A screened porch with pillars of thin painted pine
surmounted by scrolls and brackets and bumps of jigsawed
wood. No shrubbery to shut off the public gaze.
A lugubrious bay-window to the right of the porch.
Window curtains of starched cheap lace revealing a
pink marble table with a conch shell and a Family Bible.
“You’ll find it old-fashioned—what
do you call it?—Mid-Victorian. I left
it as is, so you could make any changes you felt were
necessary.” Kennicott sounded doubtful
for the first time since he had come back to his own.

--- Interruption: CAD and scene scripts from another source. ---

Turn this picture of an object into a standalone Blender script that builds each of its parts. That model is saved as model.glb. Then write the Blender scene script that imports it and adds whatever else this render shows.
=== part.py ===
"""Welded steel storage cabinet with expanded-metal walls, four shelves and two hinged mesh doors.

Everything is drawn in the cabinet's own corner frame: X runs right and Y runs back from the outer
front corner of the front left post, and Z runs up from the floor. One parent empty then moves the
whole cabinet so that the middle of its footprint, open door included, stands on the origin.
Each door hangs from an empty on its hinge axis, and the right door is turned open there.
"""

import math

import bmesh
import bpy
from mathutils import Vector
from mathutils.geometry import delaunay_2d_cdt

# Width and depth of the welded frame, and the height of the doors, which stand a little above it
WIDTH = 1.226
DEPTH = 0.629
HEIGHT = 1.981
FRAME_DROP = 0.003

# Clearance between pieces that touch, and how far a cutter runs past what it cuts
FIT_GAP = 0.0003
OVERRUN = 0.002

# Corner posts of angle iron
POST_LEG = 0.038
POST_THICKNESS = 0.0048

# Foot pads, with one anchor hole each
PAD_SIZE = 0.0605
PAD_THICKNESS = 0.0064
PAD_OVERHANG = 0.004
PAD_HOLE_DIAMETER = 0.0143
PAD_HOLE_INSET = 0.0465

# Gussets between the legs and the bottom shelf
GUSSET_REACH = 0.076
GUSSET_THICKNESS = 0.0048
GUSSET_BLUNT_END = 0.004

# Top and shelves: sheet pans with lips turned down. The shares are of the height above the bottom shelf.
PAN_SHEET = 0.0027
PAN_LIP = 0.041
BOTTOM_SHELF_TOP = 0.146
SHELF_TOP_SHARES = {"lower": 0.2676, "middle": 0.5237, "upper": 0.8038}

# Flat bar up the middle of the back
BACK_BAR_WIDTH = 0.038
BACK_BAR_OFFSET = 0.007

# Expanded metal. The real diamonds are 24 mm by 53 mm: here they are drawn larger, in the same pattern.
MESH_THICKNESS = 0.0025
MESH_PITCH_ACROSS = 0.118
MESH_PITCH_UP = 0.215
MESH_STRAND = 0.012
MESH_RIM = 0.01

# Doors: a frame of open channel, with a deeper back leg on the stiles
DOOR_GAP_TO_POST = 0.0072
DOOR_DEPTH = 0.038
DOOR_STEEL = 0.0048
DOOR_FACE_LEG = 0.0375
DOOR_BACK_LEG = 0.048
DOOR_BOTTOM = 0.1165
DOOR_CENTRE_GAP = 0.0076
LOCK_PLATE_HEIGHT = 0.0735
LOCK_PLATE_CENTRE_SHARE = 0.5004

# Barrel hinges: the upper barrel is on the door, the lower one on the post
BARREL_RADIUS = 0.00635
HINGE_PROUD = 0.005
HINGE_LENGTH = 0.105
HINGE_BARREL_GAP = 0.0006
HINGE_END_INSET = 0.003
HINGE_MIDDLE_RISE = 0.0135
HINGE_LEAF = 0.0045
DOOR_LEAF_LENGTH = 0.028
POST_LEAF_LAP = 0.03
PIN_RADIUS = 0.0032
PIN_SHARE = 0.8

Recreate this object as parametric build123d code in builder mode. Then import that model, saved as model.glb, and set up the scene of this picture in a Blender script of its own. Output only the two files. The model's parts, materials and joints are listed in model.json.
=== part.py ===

“It’s a real home!” She was moved
by his humility. She gaily motioned good-by to
the Clarks. He unlocked the door—he
was leaving the choice of a maid to her, and there
was no one in the house. She jiggled while he
turned the key, and scampered in. . . . It was
next day before either of them remembered that in
their honeymoon camp they had planned that he should
carry her over the sill.
In hallway and front parlor she was conscious of dinginess
and lugubriousness and airlessness, but she insisted,
“I’ll make it all jolly.” As
she followed Kennicott and the bags up to their bedroom
she quavered to herself the song of the fat little-gods
of the hearth:
I have my own home,
To do what I please
with,
To do what I please
with,
My den for me and my
mate and my cubs,
My own!
She was close in her husband’s arms; she clung
to him; whatever of strangeness and slowness and insularity
she might find in him, none of that mattered so long
as she could slip her hands beneath his coat, run
her fingers over the warm smoothness of the satin back
of his waistcoat, seem almost to creep into his body,
find in him strength, find in the courage and kindness
of her man a shelter from the perplexing world.

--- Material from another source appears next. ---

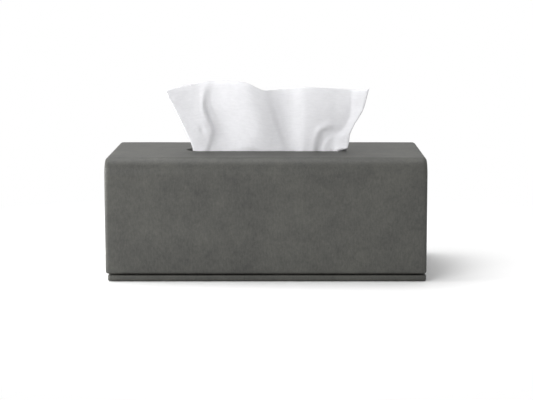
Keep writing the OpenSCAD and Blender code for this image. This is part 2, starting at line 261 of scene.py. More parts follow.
# %% Waxed beech
beech_grain, beech_ray = 1.2 * mm, 0.9 * mm          # widths across the grain
beech, tree, shader, place = new_material("waxed_beech", {
    "Roughness": 0.38, "Coat Weight": 0.25, "Coat Roughness": 0.3})
# The grain runs along the rails, so the pattern is drawn out along X
along = add(tree, "ShaderNodeMapping", {"Vector": place, "Scale": (0.06, 1.0, 1.0)})
grain = add(tree, "ShaderNodeTexNoise", {
    "Vector": along, "Scale": 1 / beech_grain, "Detail": 4.0, "Distortion": 0.6})
short = add(tree, "ShaderNodeMapping", {"Vector": place, "Scale": (0.3, 1.0, 1.0)})
rays = add(tree, "ShaderNodeTexVoronoi", {"Vector": short, "Scale": 1 / beech_ray})
ray = add(tree, "ShaderNodeMapRange", {
    "Value": rays.outputs["Distance"], "From Min": 0.05, "From Max": 0.35})
pore = add(tree, "ShaderNodeMath", {0: grain, 1: ray}, operation="MULTIPLY")
tint_and_relief(tree, shader, pore, "#a67c50", "#dcbb8c", grain, 0.05 * mm, 0.3)
print("beech:", len(tree.nodes), "nodes")

# %% Black-stained plywood
veneer = 1.3 * mm          # thickness of one layer
birch_grain = 1.1 * mm     # real pores are 0.1 mm; drawn coarser so that they show
stripe_share = 0.35        # how much paler every other layer's cut edge is


def plywood(name, across):
    """Stained plywood with veneers stacked along an axis: (1, 0, 0) for X, (0, 1, 0) for Y."""
    material, tree, shader, place = new_material(name, {
        "Roughness": 0.55, "Coat Weight": 0.15, "Coat Roughness": 0.4})
    reach = add(tree, "ShaderNodeVectorMath", {0: place, 1: across}, operation="DOT_PRODUCT")
    layer = add(tree, "ShaderNodeMath", {0: reach.outputs["Value"], 1: veneer},
        operation="DIVIDE")
    pair = add(tree, "ShaderNodeMath", {0: layer, 1: 2.0}, operation="FLOORED_MODULO")
    stripe = add(tree, "ShaderNodeMath", {0: pair, 1: 1.0}, operation="GREATER_THAN")
    run = add(tree, "ShaderNodeMapping", {"Vector": place, "Scale": (0.12, 1.0, 1.0)})
    grain = add(tree, "ShaderNodeTexNoise", {
        "Vector": run, "Scale": 1 / birch_grain, "Detail": 5.0, "Roughness": 0.65})
    tone = add(tree, "ShaderNodeMath", {
        0: stripe, 1: stripe_share, 2: grain}, operation="MULTIPLY_ADD")
    tint_and_relief(tree, shader, tone, "#191816", "#46423c", grain, 0.08 * mm, 0.4)
    return material


side_ply = plywood("black_stained_plywood_sides", (0, 1, 0))
tail_ply = plywood("black_stained_plywood_tail", (1, 0, 0))
print("plywood:", side_ply.name, tail_ply.name)

# %% [markdown]
# ## Magnets and their discs
#
# The magnets are nickel plated: smooth, bright and faintly warm, with small handling marks. The
# steel discs are zinc plated, which is bluer and shows the crystals of the zinc, called spangle.
# Both are metals, so the colour is the colour of the reflection and only roughness and a fine
# relief vary.

# %% Plated metals
mark_size = 0.4 * mm       # handling marks


def plated(name, dark, pale, roughness, crystal, depth):
    """A plated metal: crystal is the size of the patches that the plating grows in."""
    material, tree, shader, place = new_material(name, {"Metallic": 1.0})
    patches = add(tree, "ShaderNodeTexVoronoi", {"Vector": place, "Scale": 1 / crystal})
    marks = add(tree, "ShaderNodeTexNoise", {
        "Vector": place, "Scale": 1 / mark_size, "Detail": 5.0, "Roughness": 0.8})
    rough = add(tree, "ShaderNodeMapRange", {
        "Value": marks, "To Min": roughness - 0.08, "To Max": roughness + 0.14})
    feed(tree, shader, {"Roughness": rough})
    tint_and_relief(tree, shader, patches.outputs["Color"], dark, pale, marks, depth, 0.3)
    return material


nickel = plated("nickel_plated_magnet", "#b9b5aa", "#d6d2c8", 0.18, 1.5 * mm, 0.01 * mm)
zinc = plated("zinc_plated_steel", "#9fa3a8", "#c3c7cb", 0.34, 2.5 * mm, 0.02 * mm)
print("metals:", nickel.name, zinc.name)

# %% [markdown]
# ## A finish for every solid
#
# The record names the material slot of each solid. Some solids keep their mesh, because their
# shape is right, and only take a finish. The rest take one too, for whoever shows them again.

# %% Finish the solids
finish_of = {
    "leather": leather, "board": fibreboard, "lining": flock, "felt": felt, "rail": beech,
    "tray": side_ply, "magnet": nickel, "steel": zinc, "tissue": tissue_paper}
slot_of = {part["node"]: part["material_slot"] for part in frame["record"]["subparts"]}
for name, solid in nodes.items():
    solid.data.materials.clear()
    solid.data.materials.append(tail_ply if name == "drawer_tail" else finish_of[slot_of[name]])
print("finished:", len(slot_of), "solids")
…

“Sweet, so sweet,” she whispered.
“The Clarks have invited some folks to
their house to meet us, tonight,” said Kennicott,
as he unpacked his suit-case.
“Oh, that is nice of them!”
“You bet. I told you you’d like ’em.
Squarest people on earth. Uh, Carrie——Would
you mind if I sneaked down to the office for an hour,
just to see how things are?”
“Why, no. Of course not. I know you’re
keen to get back to work.”
“Sure you don’t mind?”
“Not a bit. Out of my way. Let me
unpack.”
But the advocate of freedom in marriage was as much
disappointed as a drooping bride at the alacrity with
which he took that freedom and escaped to the world
of men’s affairs. She gazed about their
bedroom, and its full dismalness crawled over her:
the awkward knuckly L-shape of it; the black walnut
bed with apples and spotty pears carved on the headboard;
the imitation maple bureau, with pink-daubed scent-bottles
and a petticoated pin-cushion on a marble slab uncomfortably
like a gravestone; the plain pine washstand and the
garlanded water-pitcher and bowl. The scent was
of horsehair and plush and Florida Water.